Box numbers will be assigned later, but "James Hall" will get it to him.  I rattled off your address, but since Ed didn't have a notebook with him, he's going to let you write to him first.  He went down to Athens yesterday morning, with Hilda DeGood taking him in a pickup truck.

Also at church Sunday was Kelly, who, like me, leaves tomorrow.  He hopes he can handle the Russian course; he's been hearing stories about people who made straight A's otherwise but flunked Russian.  Sounds like Latin at RHS.

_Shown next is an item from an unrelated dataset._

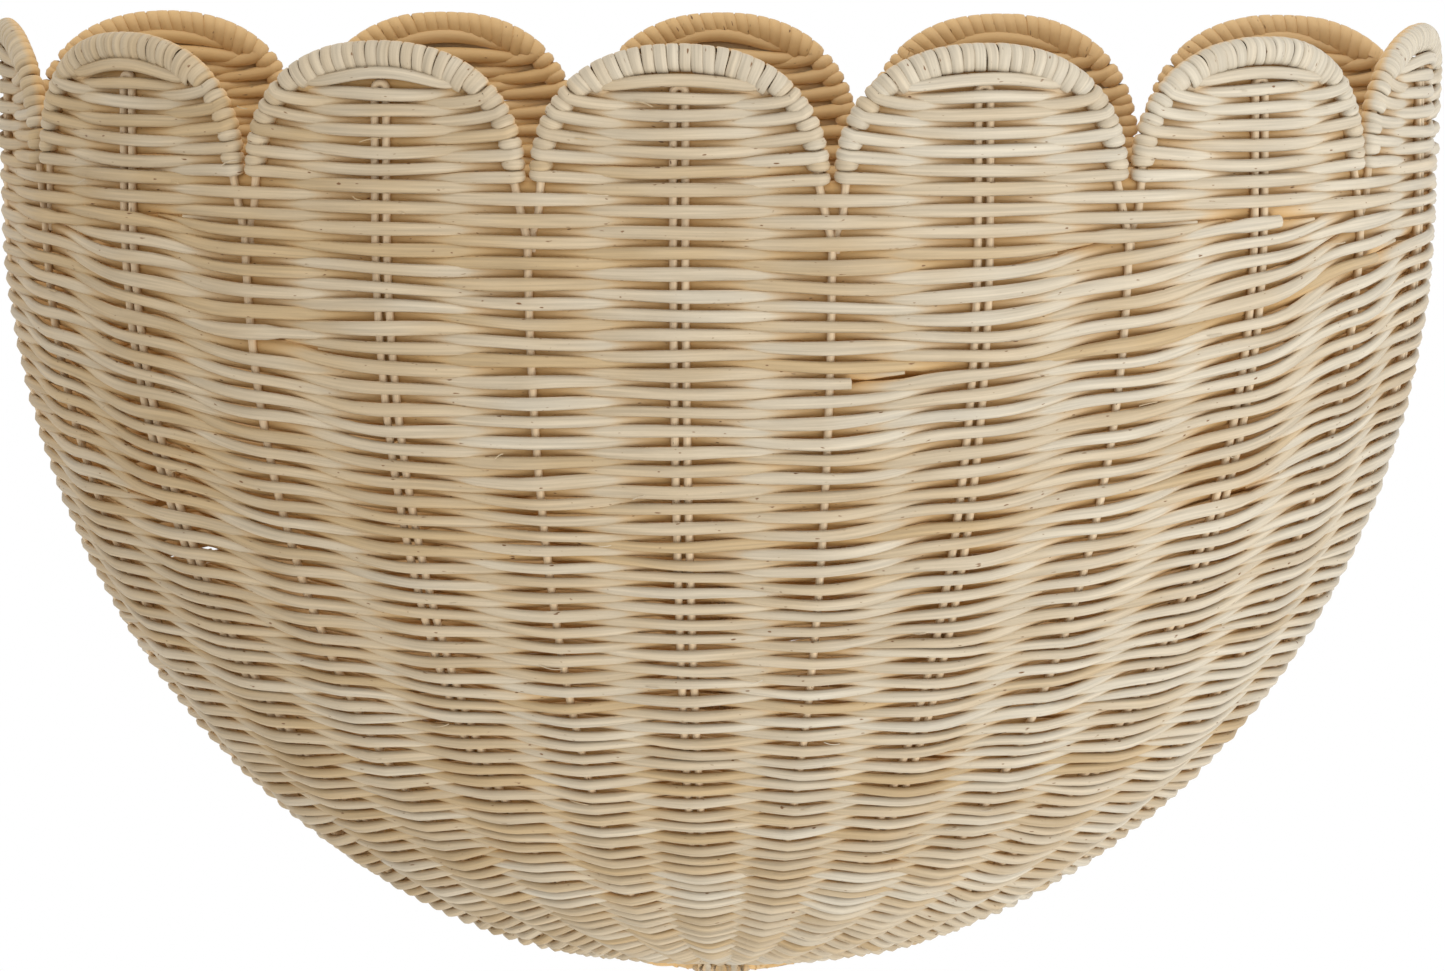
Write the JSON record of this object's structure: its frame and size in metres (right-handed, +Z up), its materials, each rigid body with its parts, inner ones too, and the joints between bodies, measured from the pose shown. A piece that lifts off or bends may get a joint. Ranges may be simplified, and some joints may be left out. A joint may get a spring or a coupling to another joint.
{
  "type": "wall basket",
  "caption": "Half-round woven rattan basket with a flat back for hanging on a wall, a bowed front and a scalloped rim.",
  "frame": {"origin": "on the wall plane at the centre line, at the bowl's widest level", "axes": "+X along the wall to the right as seen from the front, +Y into the wall, +Z up, so the front looks along -Y"},
  "size_m": [0.38, 0.155, 0.2541],
  "materials": {
    "weave": "natural round rattan strands, woven, matt with a faint sheen",
    "stakes": "natural rattan rods, matt",
    "lashing": "natural rattan strand wound round the hoops, matt with a faint sheen",
    "nail": "dull grey steel"
  },
  "bodies": {
    "root": {"base_knot": "weave", "body_weave": "weave", "hoop_stake_01": "stakes", "hoop_stake_02": "stakes", "hoop_stake_03": "stakes", "hoop_stake_04": "stakes", "hoop_stake_05": "stakes", "hoop_stake_06": "stakes", "hoop_stake_07": "stakes", "hoop_stake_08": "stakes", "hoop_stake_09": "stakes", "hoop_stake_10": "stakes", "hoop_stake_11": "stakes", "hoop_stake_12": "stakes", "paired_stake_01": "stakes", "paired_stake_02": "stakes", "paired_stake_03": "stakes", "paired_stake_04": "stakes", "paired_stake_05": "stakes", "paired_stake_06": "stakes", "paired_stake_07": "stakes", "paired_stake_08": "stakes", "paired_stake_09": "stakes", "paired_stake_10": "stakes", "paired_stake_11": "stakes", "paired_stake_12": "stakes", "petal_weave_01": "weave", "petal_weave_02": "weave", "petal_weave_03": "weave", "petal_weave_04": "weave", "petal_weave_05": "weave", "petal_weave_06": "weave", "petal_weave_07": "weave", "petal_weave_08": "weave", "petal_weave_09": "weave", "petal_weave_10": "weave", "petal_weave_11": "weave", "petal_weave_12": "weave", "rim_wrap_01": "lashing", "rim_wrap_02": "lashing", "rim_wrap_03": "lashing", "rim_wrap_04": "lashing", "rim_wrap_05": "lashing", "rim_wrap_06": "lashing", "rim_wrap_07": "lashing", "rim_wrap_08": "lashing", "rim_wrap_09": "lashing", "rim_wrap_10": "lashing", "rim_wrap_11": "lashing", "rim_wrap_12": "lashing", "wall_nail_left": "nail", "wall_nail_right": "nail"}
  },
  "joints": []
}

Speaking of high school, the football tape I made Friday turned out pretty well — the main thing I lack is experience — but the game was a flop.  The Wildcats lost, 26-0.  Neither team was any good at running, as the blocking from a pair of underweight offensive lines wasn't working; only once was anyone able to turn the corner on an end sweep.  Marysville gained a good part of its yardage through the air.  North Union tried to pass, but [Jim] Blue was consistently wild; he either led his receivers too much or threw too short.  So, we can't run and we can't pass, and something's going to have to be done.

And [North Union] school spirit?  Well, to me it seems about as little as that of Richwood recently, except that there's less tradition.  No one seems to know the fight song or the Alma Mater; no one knows what a wildcat looks like; there's nothing to be proud of yet, not even a new high school building such as most other newly-consolidated schools have.  It's just a little bit dead.  Things are bound to improve as an NU tradition is formed, but this takes time.